## SHORT PROBLEM
Give the material again in full, matching it exactly.

## DATASET EXTRACT
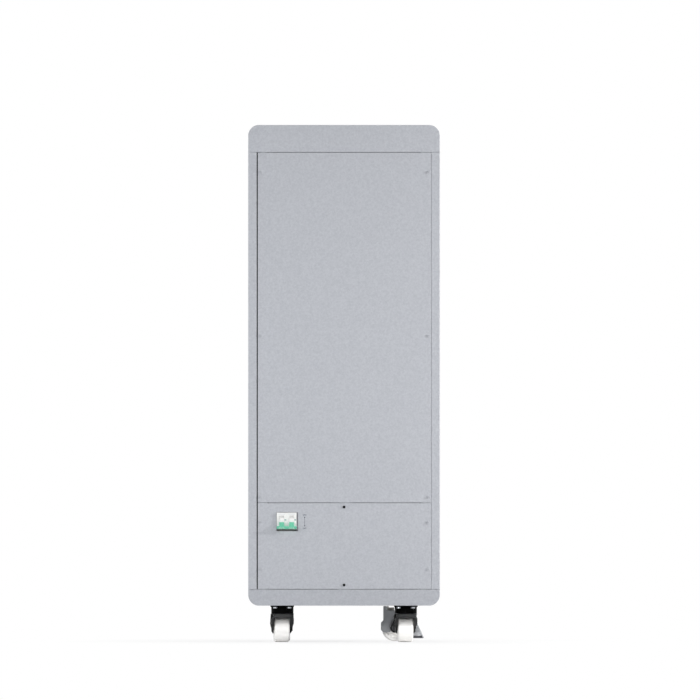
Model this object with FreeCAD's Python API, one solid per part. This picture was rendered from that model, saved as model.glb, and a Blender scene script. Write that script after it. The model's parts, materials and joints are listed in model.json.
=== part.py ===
import FreeCAD, Part
import math
import os

os.makedirs("parts", exist_ok=True)
V = FreeCAD.Vector

# Battery cabinet on four swivel casters, in millimetres.
# While it is modelled, x runs to the right, y = 0 is the outer face of the front covers with +y into
# the cabinet, and z = 0 is the floor. At the end all pieces shift along y to centre the bounding box.

# Cabinet outside
body_width = 520.0
body_depth = 400.0
caster_height = 100.0
base_height = 43.8
lower_cover_height = 233.6
cap_height = 73.7
corner_radius = 29.0
sheet = 2.0
bend_radius = 1.2
flange_width = 22.7
flange_lip = 10.0

# Open joints between the outside sheets
seam = 1.2
panel_seam = 0.6
left_gap = 3.2
right_gap = 0.5
return_depth = 12.0
return_clearance = 1.0
relief_radius = 1.6
panel_relief_inset = 10.0

# Frame
tube = 25.0
tube_wall = 2.0
tier_count = 4
first_tier_above_seam = 28.8
tier_pitch = 236.0
tier_headroom = 213.5
tab_width = 30.0
tab_overhang = 26.0
tab_clearance = 1.0
tab_thickness = 3.0
bracket_length = 40.0
bracket_spread = 90.0

# Screws
cover_screw_radius = 2.0
cover_screw_length = 10.0
side_head_radius = 4.0
side_head_height = 2.4
centre_head_radius = 3.7
head_rounding = 1.0
screw_inset = 3.0
end_screw_inset = 55.0
middle_screw_lift = 452.0
low_screw_lift = 14.5
lower_end_inset = 53.5
centre_inset = 11.0
hole_clearance = 0.25
seat_clearance = 0.05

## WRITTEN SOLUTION
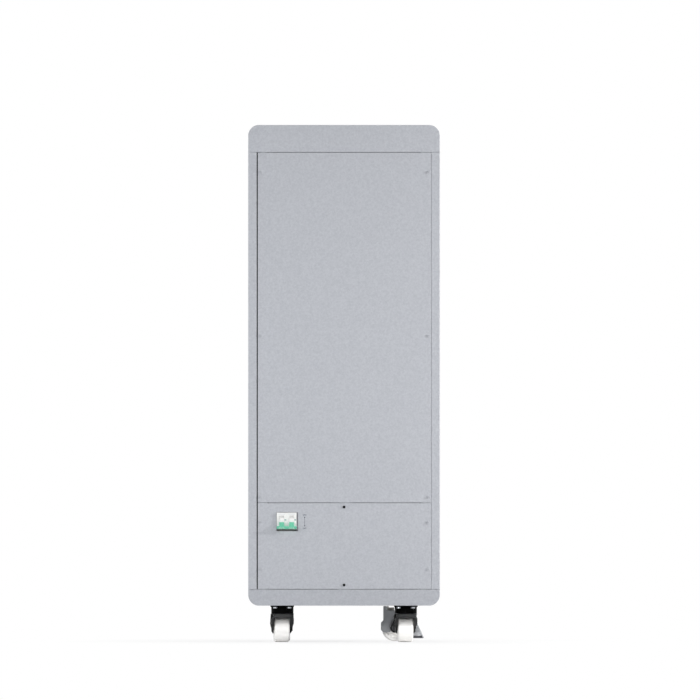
Model this object with FreeCAD's Python API, one solid per part. This picture was rendered from that model, saved as model.glb, and a Blender scene script. Write that script after it. The model's parts, materials and joints are listed in model.json.
=== part.py ===
import FreeCAD, Part
import math
import os

os.makedirs("parts", exist_ok=True)
V = FreeCAD.Vector

# Battery cabinet on four swivel casters, in millimetres.
# While it is modelled, x runs to the right, y = 0 is the outer face of the front covers with +y into
# the cabinet, and z = 0 is the floor. At the end all pieces shift along y to centre the bounding box.

# Cabinet outside
body_width = 520.0
body_depth = 400.0
caster_height = 100.0
base_height = 43.8
lower_cover_height = 233.6
cap_height = 73.7
corner_radius = 29.0
sheet = 2.0
bend_radius = 1.2
flange_width = 22.7
flange_lip = 10.0

# Open joints between the outside sheets
seam = 1.2
panel_seam = 0.6
left_gap = 3.2
right_gap = 0.5
return_depth = 12.0
return_clearance = 1.0
relief_radius = 1.6
panel_relief_inset = 10.0

# Frame
tube = 25.0
tube_wall = 2.0
tier_count = 4
first_tier_above_seam = 28.8
tier_pitch = 236.0
tier_headroom = 213.5
tab_width = 30.0
tab_overhang = 26.0
tab_clearance = 1.0
tab_thickness = 3.0
bracket_length = 40.0
bracket_spread = 90.0

# Screws
cover_screw_radius = 2.0
cover_screw_length = 10.0
side_head_radius = 4.0
side_head_height = 2.4
centre_head_radius = 3.7
head_rounding = 1.0
screw_inset = 3.0
end_screw_inset = 55.0
middle_screw_lift = 452.0
low_screw_lift = 14.5
lower_end_inset = 53.5
centre_inset = 11.0
hole_clearance = 0.25
seat_clearance = 0.05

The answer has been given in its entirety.